In her fifth chapter, “The Artists’ Cemetery” Sprigge offers a last colourful picture of prominent burials at the Dorotheenstädtische Cemetery. The readers encounter again (by now well-known agents of events presented in the book) the most important artists in the GDR – Johannes Becher, Berthold Brecht, Hanns Eisler, Paul Dessau, and their wives Helene Weigel and Lilly Becher – at the moments of their burials. Sprigge discusses how music became the medium to combine private grief and public claims of politically driven commemoration practices, to bring together multiple interests at the memorial services and in posthumous acts of commemoration.
The interested reader can find in this book an original and innovative perspective on the history of the GDR through the lens of musical mourning in specific spaces. The book convinces in the claim to make visible how “multiple narratives of the past coexisted, even in the GDR's closely monitored memorial spaces” (17).
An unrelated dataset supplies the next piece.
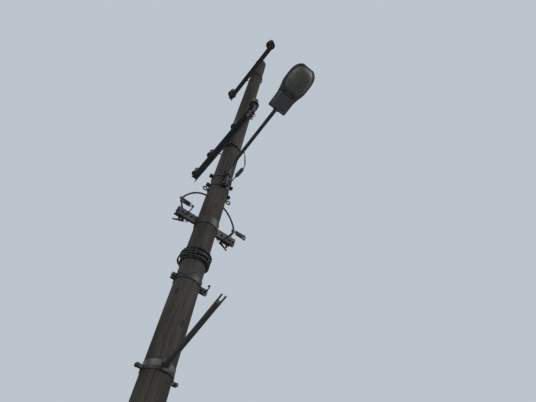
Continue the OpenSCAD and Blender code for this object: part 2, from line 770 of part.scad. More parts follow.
module bracket_hooks() {
    color(zinc) for (side = [-1, 1]) {
        translate([wing_face, side*(bracket_r + outer_hook_at), bracket_z]) drop_hook(long_hook_reach);
        mirror([1, 0, 0]) translate([wing_face, side*(bracket_r + inner_hook_at), bracket_z])
            drop_hook(short_hook_reach);
    }
}

// Cable clamp on the rear of the bracket: block with a bore for the cable, and its bolt through both wings
module cable_clamps() {
    color(zinc) for (side = [-1, 1]) mirror([1, 0, 0]) translate([wing_face, side*cable_clamp_y, bracket_z]) {
        difference() {
            translate([0, -cable_clamp_size.y/2, -cable_clamp_size.z/2]) cube(cable_clamp_size);
            translate([cable_bore_x, 0, -cable_clamp_size.z])
                cylinder(h = 2*cable_clamp_size.z, d = cable_d + 2*seat);
            translate([cable_bore_x - 1, -cable_clamp_size.y, -cable_clamp_size.z])
                cube([2, cable_clamp_size.y, 2*cable_clamp_size.z]);
        }
        rotate([0, 90, 0]) {
            translate([0, 0, -2*wing_face - 1.2*hook_d])
                cylinder(h = 2*wing_face + 1.2*hook_d + 1, d = hook_d);
            translate([0, 0, -2*wing_face]) mirror([0, 0, 1]) nut(hook_d, 1.5*hook_d);
        }
    }
}

// Thick cable that leaves one clamp, arches up behind the pole and ends in the other clamp.
// Each point: distance behind the clamps' bores, side place beside a clamp, height above the bracket.

arch_x = -(wing_face + cable_bore_x);
arch_points = [
    [0, 0, -70], [0, 0, -30], [0, 0, 30], [1, 6, 82], [8, 30, 150], [20, 46, 215],
    [31, 34, 290], [43, -8, 380], [59, -70, 470], [79, -150, 545], [104, -225, 590], [111, -278, 604],
];

function arch_side(side) = [for (p = arch_points) [arch_x - p.x, side*(cable_clamp_y + p.y), bracket_z + p.z]];
arch_path = concat(arch_side(-1), [for (i = [len(arch_points) - 1:-1:0]) arch_side(1)[i]]);

function ring_at(p, dir, ref, r, n) =
    let (side = unit(cross(dir, ref)), up = cross(side, dir))
    [for (i = [0:n - 1]) let (a = 360*i/n) p + r*(cos(a)*side + sin(a)*up)];

function along(p, i) = unit(p[min(i + 1, len(p) - 1)] - p[max(i - 1, 0)]);

// Curve through the hand-set points, with extra points between them
function smooth(p, n = 3) = concat([for (i = [0:len(p) - 2], k = [0:n - 1])
    let (t = k/n, a = p[max(i - 1, 0)], b = p[i], c = p[i + 1], d = p[min(i + 2, len(p) - 1)])
    0.5*(2*b + (c - a)*t + (2*a - 5*b + 4*c - d)*t*t + (3*b - a - 3*c + d)*t*t*t)],
    [p[len(p) - 1]]);

module cord(points, d, ref = [1, 0, 0], n = 10) {
    loft([for (i = [0:len(points) - 1]) ring_at(points[i], along(points, i), ref, d/2, n)]);
}

module cable_arch() {
    color(cable_black) cord(smooth(arch_path, 2), cable_d);
}

// Drop-wire clamp, X from the hook outwards: a bail round the hook rod and a tapered body
bail_d = 5;
bail_r = hook_d/2 + seat + bail_d/2;
bail_l = 46;

module drop_clamp() {
    rotate([0, 0, 90]) rotate_extrude(angle = 180) translate([bail_r, 0]) circle(d = bail_d);
    for (side = [-1, 1]) translate([0, side*bail_r, 0]) rotate([0, 90, 0]) cylinder(h = bail_l + 8, d = bail_d);
    translate([bail_l, 0, -8]) linear_extrude(16)
        polygon([[0, -bail_r - 5], [drop_clamp_l - 6, -8], [drop_clamp_l, -5],
                 [drop_clamp_l, 5], [drop_clamp_l - 6, 8], [0, bail_r + 5]]);
}

// Each clamp on a hook: place of its bail round the hook's loop, and its turn away from the hook, in degrees
drop_fan = [[-50, 70], [0, 88], [80, 84]];

module hook_load(reach, side) {
    for (one = drop_fan) translate([reach, 0, hook_r]) rotate([0, -one[0], 0])
        translate([hook_r, 0, 0]) rotate([0, 0, side*one[1]]) drop_clamp();
}

module drop_clamps() {
    color(zinc) for (side = [-1, 1]) {
        translate([wing_face, side*(bracket_r + outer_hook_at), bracket_z]) hook_load(long_hook_reach, side);
        mirror([1, 0, 0]) translate([wing_face, side*(bracket_r + inner_hook_at), bracket_z])
            hook_load(short_hook_reach, side);
    }
}

// Cable turns lashed round the pole

module cable_wrap() {
    color(cable_black) for (i = [0:wrap_turns - 1]) {
        z = wrap_z + (i - (wrap_turns - 1)/2)*wrap_pitch;
        translate([0, 0, z]) rotate_extrude($fn = 96)
            translate([pole_r(z - wrap_d/2) + seat + wrap_d/2, 0]) circle(d = wrap_d);
    }
}

// Eye bolt through the pole, for the dead ends

module eye_bolt() {
    r = pole_r(eye_z) + seat;
    shank = r + washer_t + 0.8*eye_d;
    color(zinc) translate([0, 0, eye_z]) {
        rotate([90, 0, 0]) cylinder(h = 2*shank, d = eye_d, center = true);
        for (side = [0, 1]) mirror([0, side, 0]) {
            translate([0, r, 0]) rotate([-90, 0, 0]) {
                washer(1.6*eye_d, washer_t);
                translate([0, 0, washer_t]) nut(eye_d, 1.6*eye_d);
            }
            translate([0, shank + eye_r, 0]) rotate([0, 90, 0]) rotate_extrude() translate([eye_r, 0]) circle(d = eye_d);
        }
    }
}

// Middle and lower clamps

module middle_half() {
    half_clamp(middle_clamp_z, middle_clamp_h, middle_wing, middle_bolt_at, [middle_hook_at], clamp_wing);
}

lower_bolt_at = lower_wing - 1.3*clamp_bolt_d;

module lower_half() {
    half_clamp(lower_clamp_z, lower_clamp_h, lower_wing, lower_bolt_at);
}

module at_lower_clamp() {
    rotate([0, 0, lower_clamp_turn]) children();
}

module middle_clamp_front() { color(zinc) middle_half(); }
module middle_clamp_rear() { color(zinc) mirror([1, 0, 0]) middle_half(); }
module lower_clamp_rear() { color(dark_steel) at_lower_clamp() mirror([1, 0, 0]) lower_half(); }

module lower_clamp_bolts() {
    color(dark_steel) at_lower_clamp() clamp_bolts(lower_clamp_z, lower_clamp_h, lower_bolt_at);
}

module middle_clamp_bolts() {
    color(zinc) clamp_bolts(middle_clamp_z, middle_clamp_h, middle_bolt_at);
}

module middle_hooks() {
    y = clamp_r(middle_clamp_z, middle_clamp_h) + middle_hook_at;
    color(zinc) translate([wing_face, y, middle_clamp_z]) drop_hook(short_hook_reach);
}

// Sheet band round the pole, close over the lower clamp, with its folded seam at the back
module lower_strap() {
    gap = 2;
    band_t = 2;
    seam = [5, 28, strap_h];
    z = lower_clamp_z + lower_clamp_h/2 + gap;
    r = pole_r(z) + seat;
    color(zinc) translate([0, 0, z]) difference() {
        union() {
            cylinder(h = strap_h, r = r + band_t, $fn = 96);
            translate([-r - seam.x + band_t, -seam.y/2, 0]) cube(seam);
        }
        translate([0, 0, -strap_h]) cylinder(h = 3*strap_h, r = r, $fn = 96);
    }
}

foot_plate_t = 8;
foot_w = 70;
foot_h = 84;
strut_wall = 3;

// Front half, with the foot that carries the strut
module lower_clamp_front() {
    r = clamp_r(lower_clamp_z, lower_clamp_h);
    color(dark_steel) {
        at_lower_clamp() lower_half();
        translate([r + clamp_t/2, -foot_w/2, lower_clamp_z - lower_clamp_h/2])
            cube([foot_plate_t, foot_w, foot_h]);
    }
}

strut_x = clamp_r(lower_clamp_z, lower_clamp_h) + clamp_t/2 + foot_plate_t;
strut_z = lower_clamp_z - lower_clamp_h/2 + 0.6*foot_h;

module at_strut() {
    translate([strut_x, 0, strut_z]) rotate([0, 90 - strut_tilt, 0]) children();
}

module strut_pipe() {
    color(dark_steel) difference() {
        at_strut() translate([0, 0, -strut_d/2]) cylinder(h = strut_l + strut_d/2, d = strut_d);
        at_strut() translate([0, 0, strut_d]) cylinder(h = strut_l, d = strut_d - 2*strut_wall);
        translate([-pole_butt_d, -pole_butt_d, strut_z - pole_butt_d])
            cube([strut_x + pole_butt_d, 2*pole_butt_d, 2*pole_butt_d]);
    }
}

module strut_fork() {
    plug_l = 20;
    cap_t = 8;
    prong_w = 11;
    prong_l = 72;
    color(zinc) at_strut() translate([0, 0, strut_l]) {
        translate([0, 0, -plug_l]) cylinder(h = plug_l, d = strut_d - 2*strut_wall - 2*seat);
        cylinder(h = cap_t, d = strut_d);
        for (side = [-1, 1]) translate([-prong_w/2, side*(strut_d - prong_w)/2 - prong_w/2, 0])
            cube([prong_w, prong_w, prong_l]);
    }
}

pole_shaft();
upper_crossarm();
upper_u_bolt();
upper_pins();
upper_insulator_near();
upper_insulator_far();
lower_crossarm();
lower_u_bolt();
lower_pins();
lower_insulator_end_near();
lower_insulator_mid_near();
lower_insulator_mid_far();
lower_insulator_end_far();
shackle_strap();
shackle_insulator();
shackle_bolt();
lamp_arm();
lamp_band_upper();
lamp_band_lower();
spigot_clamp();
lamp_housing();
gear_door();
bowl_ring();
lamp_bowl();
lamp_holder();
lamp_bulb();
fuse_arm();
lamp_fuse();
lamp_lead();
bracket_front();
bracket_rear();
bracket_bolts();
bracket_hooks();
cable_clamps();
cable_arch();
drop_clamps();
eye_bolt();
cable_wrap();
middle_clamp_front();
middle_clamp_rear();
middle_clamp_bolts();
middle_hooks();
lower_clamp_front();
lower_clamp_rear();
lower_clamp_bolts();
lower_strap();
strut_pipe();
strut_fork();
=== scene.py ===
import json
import math

import bmesh
import bpy
import numpy as np
from mathutils import Matrix, Vector


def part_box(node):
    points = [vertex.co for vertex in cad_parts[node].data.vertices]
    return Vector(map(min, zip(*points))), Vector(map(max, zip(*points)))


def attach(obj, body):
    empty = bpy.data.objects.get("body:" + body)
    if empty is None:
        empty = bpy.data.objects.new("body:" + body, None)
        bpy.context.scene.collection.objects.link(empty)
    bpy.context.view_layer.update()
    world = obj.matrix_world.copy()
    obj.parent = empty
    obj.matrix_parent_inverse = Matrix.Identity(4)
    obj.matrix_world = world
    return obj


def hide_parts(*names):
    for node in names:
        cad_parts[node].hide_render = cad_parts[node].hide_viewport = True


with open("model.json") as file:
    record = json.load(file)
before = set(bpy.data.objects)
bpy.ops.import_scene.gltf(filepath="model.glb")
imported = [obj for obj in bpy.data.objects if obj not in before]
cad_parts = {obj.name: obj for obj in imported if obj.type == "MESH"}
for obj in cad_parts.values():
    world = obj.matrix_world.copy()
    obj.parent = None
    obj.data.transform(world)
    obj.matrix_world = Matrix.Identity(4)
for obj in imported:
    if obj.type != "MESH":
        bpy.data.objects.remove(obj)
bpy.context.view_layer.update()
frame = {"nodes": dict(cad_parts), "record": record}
print("frame loaded with", len(frame["nodes"]), "nodes")

# metres everywhere; the pole stands on the origin and the lamp reaches out along +X
cameraView = {
    "place": (2.948, -1.010, 1.600),
    "forward": (-0.56215, 0.32053, 0.76239),
    "up": (0.56364, -0.52612, 0.63680),
    "lens": 27.72,
    "sensor": 36.0,
}


def linked(name, data):
    made = bpy.data.objects.new(name, data)
    bpy.context.scene.collection.objects.link(made)
    return made


def meshOf(name, points, edges, faces):
    mesh = bpy.data.meshes.new(name)
    mesh.from_pydata([tuple(p) for p in points], edges, faces)
    return mesh


def addCamera(view):
    data = bpy.data.cameras.new("camera")
    data.lens = view["lens"]
    data.sensor_width = view["sensor"]
    camera = linked("camera", data)
    forward = Vector(view["forward"]).normalized()
    right = forward.cross(Vector(view["up"])).normalized()
    turn = Matrix((right, right.cross(forward), -forward)).transposed().to_4x4()
    camera.matrix_world = Matrix.Translation(view["place"]) @ turn
    bpy.context.scene.camera = camera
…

Based on thoroughly explained case studies, the author's central claim becomes evident, that “music was a medium that facilitated the coexistence of mourning and commemoration in the GDR” (13). The study is reader-friendly in its structure, with its transparency in terms of argumentation and conclusion and furnished with overviews, illustrations, and photographs taken by Sprigge.
Another promise the book makes remains unredeemed. The author promises to analyse “performances of grief” (6), but she misses the opportunity to really explain what she means by grief. What we learnt from the book is that socialist mourning had little to do with feelings of loss but a lot to do with political feelings and memories. The reader interested in the history of emotions probably will be dissatisfied at the end, because apart from the mainly politically driven rituals which the readers get to know over the course of the book, it remains undiscussed whose grief and mourning the author is addressing, how these emotions were differently phrased, or how they changed and were used over the span of forty years.